*Given information*:
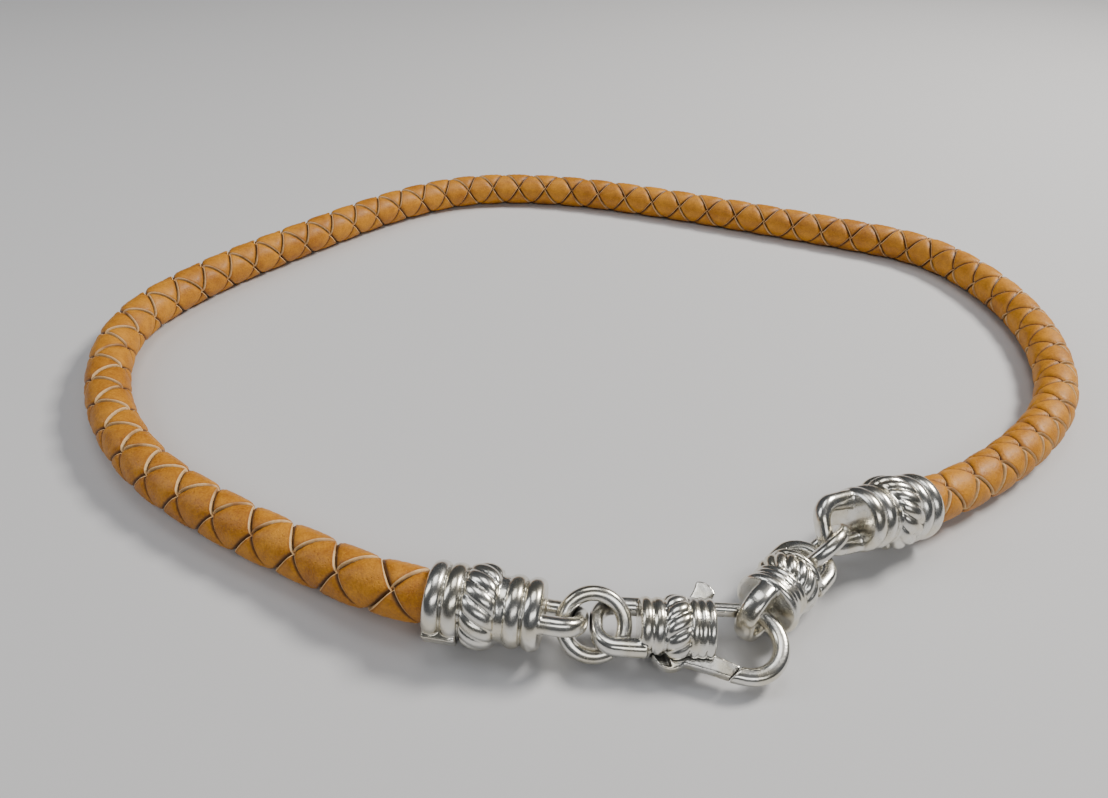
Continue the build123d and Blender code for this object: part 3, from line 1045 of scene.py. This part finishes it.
class NECKLACE_OT_stage(bpy.types.Operator):
    """Adds the camera, the pale floor and the soft lights"""

    bl_idname = "necklace.stage"
    bl_label = "Stage"

    def execute(self, context):
        stage = context.scene.necklace_stage
        self.add_camera(context, stage)
        self.add_floor(stage)
        self.add_lights(context, stage)
        return {"FINISHED"}

    def add_camera(self, context, stage):
        lens = bpy.data.cameras.new("camera")
        lens.sensor_width = SENSOR_WIDTH
        lens.lens = stage.lens
        lens.clip_start = NEAREST_SEEN
        camera = bpy.data.objects.new("camera", lens)
        turn = Matrix.Rotation(math.pi / 2 - stage.pitch, 4, "X") @ Matrix.Rotation(stage.roll, 4, "Z")
        camera.matrix_world = Matrix.Translation(stage.place) @ turn
        context.scene.collection.objects.link(camera)
        context.scene.camera = camera

    def add_floor(self, stage):
        mesh = bmesh.new()
        bmesh.ops.create_grid(mesh, x_segments=1, y_segments=1, size=FLOOR_SIZE)
        data = bpy.data.meshes.new("stage_floor")
        mesh.to_mesh(data)
        mesh.free()
        data.materials.append(floor_paint(stage))
        linked("stage_floor", data)

    def add_lights(self, context, stage):
        for name, place, size, share, color in LIGHTS:
            light = bpy.data.lights.new(name, "AREA")
            light.shape = "RECTANGLE"
            light.size, light.size_y = size
            light.energy = stage.light * share
            light.color = color
            lamp = bpy.data.objects.new(name, light)
            lamp.location = place
            lamp.rotation_euler = (-Vector(place)).to_track_quat("-Z", "Y").to_euler()
            context.scene.collection.objects.link(lamp)
        world = bpy.data.worlds.new("soft_room")
        world.use_nodes = True
        background = world.node_tree.nodes["Background"]
        background.inputs["Color"].default_value = ROOM_COLOR
        background.inputs["Strength"].default_value = ROOM_STRENGTH
        context.scene.world = world


class NECKLACE_OT_cord(bpy.types.Operator):
    """Braids the leather cord along its route"""

    bl_idname = "necklace.cord"
    bl_label = "Braided cord"

    def execute(self, context):
        braid = context.scene.necklace_braid
        points = route_points()
        line = CordLine(points)
        mesh = braid_mesh(line, braid)
        core_rings(mesh, line, CORD_DIAMETER / 2 - CORE_DEPTH, CORE_STEPS)
        paints = [leather_paint(braid), cut_paint(braid), core_shade_paint()]
        data = finished_mesh("braided_cord", mesh)
        piece = add_piece("braided_cord", data, paints, ROOT_BODY, "leather_cord")
        return {"FINISHED"}


class NECKLACE_OT_silver(bpy.types.Operator):
    """Gives the caps, rings, clasp and lever their polished silver"""

    bl_idname = "necklace.silver"
    bl_label = "Silver fittings"

    def execute(self, context):
        silver = context.scene.necklace_silver
        polished = silver_paint(silver)
        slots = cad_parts["lever_pin"].data.materials
        slots.clear()
        slots.append(polished)
        forms = {
            "left_end_cap": cap_form(silver, "left_end_cap", *LEFT_EYE),
            "right_end_cap": cap_form(silver, "right_end_cap", *RIGHT_EYE),
            "connector": connector_form(silver),
            "clasp_body": clasp_form(silver),
            "jump_ring": ring_form("jump_ring"),
            "right_link": ring_form("right_link"),
        }
        for name, data in forms.items():
            silver_piece("cast_" + name, data, polished, ROOT_BODY, name)
        silver_piece("cast_lever", lever_form(silver), polished, LEVER_BODY, "clasp_lever")
        return {"FINISHED"}


class NECKLACE_PT_panel(bpy.types.Panel):
    """Lists the necklace's operators and settings"""

    bl_label = "Necklace"
    bl_idname = "NECKLACE_PT_panel"
    bl_space_type = "VIEW_3D"
    bl_region_type = "UI"
    bl_category = "Necklace"

    def draw(self, context):
        layout = self.layout
        for operator in OPERATORS:
            layout.operator(operator.bl_idname)
        scene = context.scene
        for group in (scene.necklace_braid, scene.necklace_silver, scene.necklace_stage):
            box = layout.box()
            for name in group.__annotations__:
                box.prop(group, name)


OPERATORS = (NECKLACE_OT_stage, NECKLACE_OT_cord, NECKLACE_OT_silver)
CLASSES = (BraidSettings, SilverSettings, StageSettings, *OPERATORS, NECKLACE_PT_panel)


def register():
    for kind in CLASSES:
        bpy.utils.register_class(kind)
    bpy.types.Scene.necklace_braid = PointerProperty(type=BraidSettings)
    bpy.types.Scene.necklace_silver = PointerProperty(type=SilverSettings)
    bpy.types.Scene.necklace_stage = PointerProperty(type=StageSettings)


def unregister():
    del bpy.types.Scene.necklace_stage
    del bpy.types.Scene.necklace_silver
    del bpy.types.Scene.necklace_braid
    for kind in reversed(CLASSES):
        bpy.utils.unregister_class(kind)


def main():
    register()
    bpy.ops.necklace.stage()
    bpy.ops.necklace.cord()
    bpy.ops.necklace.silver()


if __name__ == "__main__":
    main()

*Exercise prompt*:
Repeat every line of the material exactly as given.

*The solution*:
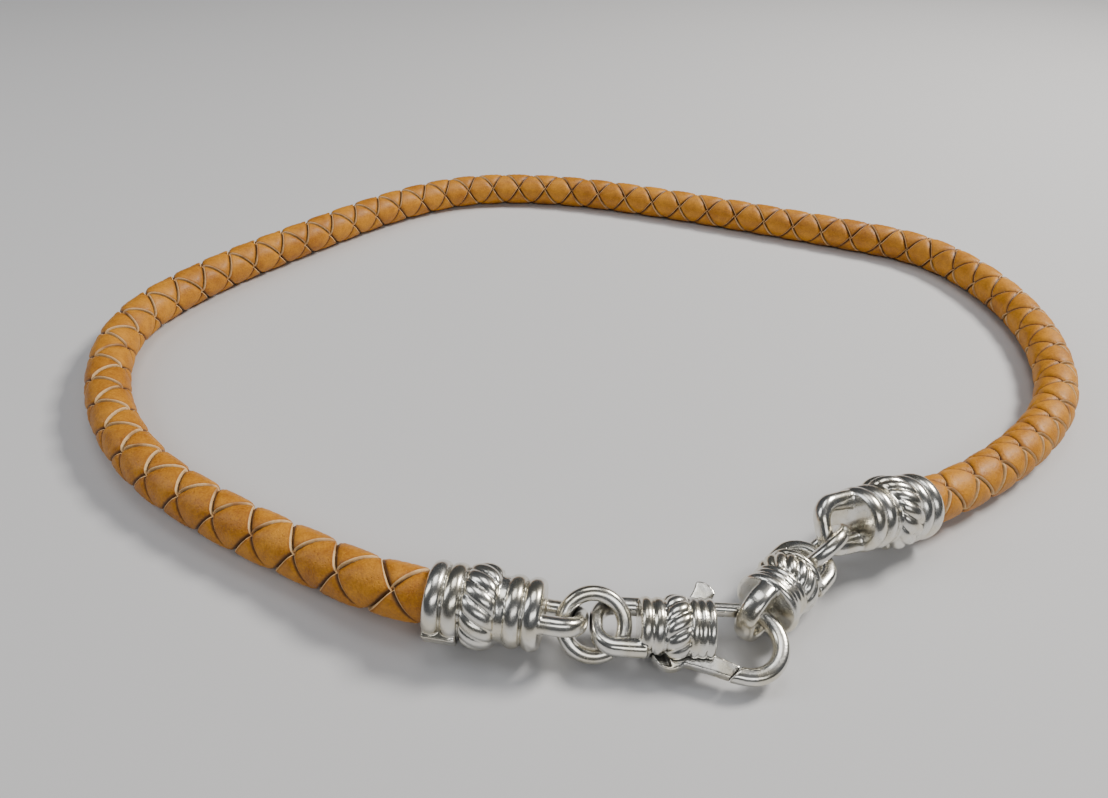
Continue the build123d and Blender code for this object: part 3, from line 1045 of scene.py. This part finishes it.
class NECKLACE_OT_stage(bpy.types.Operator):
    """Adds the camera, the pale floor and the soft lights"""

    bl_idname = "necklace.stage"
    bl_label = "Stage"

    def execute(self, context):
        stage = context.scene.necklace_stage
        self.add_camera(context, stage)
        self.add_floor(stage)
        self.add_lights(context, stage)
        return {"FINISHED"}

    def add_camera(self, context, stage):
        lens = bpy.data.cameras.new("camera")
        lens.sensor_width = SENSOR_WIDTH
        lens.lens = stage.lens
        lens.clip_start = NEAREST_SEEN
        camera = bpy.data.objects.new("camera", lens)
        turn = Matrix.Rotation(math.pi / 2 - stage.pitch, 4, "X") @ Matrix.Rotation(stage.roll, 4, "Z")
        camera.matrix_world = Matrix.Translation(stage.place) @ turn
        context.scene.collection.objects.link(camera)
        context.scene.camera = camera

    def add_floor(self, stage):
        mesh = bmesh.new()
        bmesh.ops.create_grid(mesh, x_segments=1, y_segments=1, size=FLOOR_SIZE)
        data = bpy.data.meshes.new("stage_floor")
        mesh.to_mesh(data)
        mesh.free()
        data.materials.append(floor_paint(stage))
        linked("stage_floor", data)

    def add_lights(self, context, stage):
        for name, place, size, share, color in LIGHTS:
            light = bpy.data.lights.new(name, "AREA")
            light.shape = "RECTANGLE"
            light.size, light.size_y = size
            light.energy = stage.light * share
            light.color = color
            lamp = bpy.data.objects.new(name, light)
            lamp.location = place
            lamp.rotation_euler = (-Vector(place)).to_track_quat("-Z", "Y").to_euler()
            context.scene.collection.objects.link(lamp)
        world = bpy.data.worlds.new("soft_room")
        world.use_nodes = True
        background = world.node_tree.nodes["Background"]
        background.inputs["Color"].default_value = ROOM_COLOR
        background.inputs["Strength"].default_value = ROOM_STRENGTH
        context.scene.world = world


class NECKLACE_OT_cord(bpy.types.Operator):
    """Braids the leather cord along its route"""

    bl_idname = "necklace.cord"
    bl_label = "Braided cord"

    def execute(self, context):
        braid = context.scene.necklace_braid
        points = route_points()
        line = CordLine(points)
        mesh = braid_mesh(line, braid)
        core_rings(mesh, line, CORD_DIAMETER / 2 - CORE_DEPTH, CORE_STEPS)
        paints = [leather_paint(braid), cut_paint(braid), core_shade_paint()]
        data = finished_mesh("braided_cord", mesh)
        piece = add_piece("braided_cord", data, paints, ROOT_BODY, "leather_cord")
        return {"FINISHED"}


class NECKLACE_OT_silver(bpy.types.Operator):
    """Gives the caps, rings, clasp and lever their polished silver"""

    bl_idname = "necklace.silver"
    bl_label = "Silver fittings"

    def execute(self, context):
        silver = context.scene.necklace_silver
        polished = silver_paint(silver)
        slots = cad_parts["lever_pin"].data.materials
        slots.clear()
        slots.append(polished)
        forms = {
            "left_end_cap": cap_form(silver, "left_end_cap", *LEFT_EYE),
            "right_end_cap": cap_form(silver, "right_end_cap", *RIGHT_EYE),
            "connector": connector_form(silver),
            "clasp_body": clasp_form(silver),
            "jump_ring": ring_form("jump_ring"),
            "right_link": ring_form("right_link"),
        }
        for name, data in forms.items():
            silver_piece("cast_" + name, data, polished, ROOT_BODY, name)
        silver_piece("cast_lever", lever_form(silver), polished, LEVER_BODY, "clasp_lever")
        return {"FINISHED"}


class NECKLACE_PT_panel(bpy.types.Panel):
    """Lists the necklace's operators and settings"""

    bl_label = "Necklace"
    bl_idname = "NECKLACE_PT_panel"
    bl_space_type = "VIEW_3D"
    bl_region_type = "UI"
    bl_category = "Necklace"

    def draw(self, context):
        layout = self.layout
        for operator in OPERATORS:
            layout.operator(operator.bl_idname)
        scene = context.scene
        for group in (scene.necklace_braid, scene.necklace_silver, scene.necklace_stage):
            box = layout.box()
            for name in group.__annotations__:
                box.prop(group, name)


OPERATORS = (NECKLACE_OT_stage, NECKLACE_OT_cord, NECKLACE_OT_silver)
CLASSES = (BraidSettings, SilverSettings, StageSettings, *OPERATORS, NECKLACE_PT_panel)


def register():
    for kind in CLASSES:
        bpy.utils.register_class(kind)
    bpy.types.Scene.necklace_braid = PointerProperty(type=BraidSettings)
    bpy.types.Scene.necklace_silver = PointerProperty(type=SilverSettings)
    bpy.types.Scene.necklace_stage = PointerProperty(type=StageSettings)


def unregister():
    del bpy.types.Scene.necklace_stage
    del bpy.types.Scene.necklace_silver
    del bpy.types.Scene.necklace_braid
    for kind in reversed(CLASSES):
        bpy.utils.unregister_class(kind)


def main():
    register()
    bpy.ops.necklace.stage()
    bpy.ops.necklace.cord()
    bpy.ops.necklace.silver()


if __name__ == "__main__":
    main()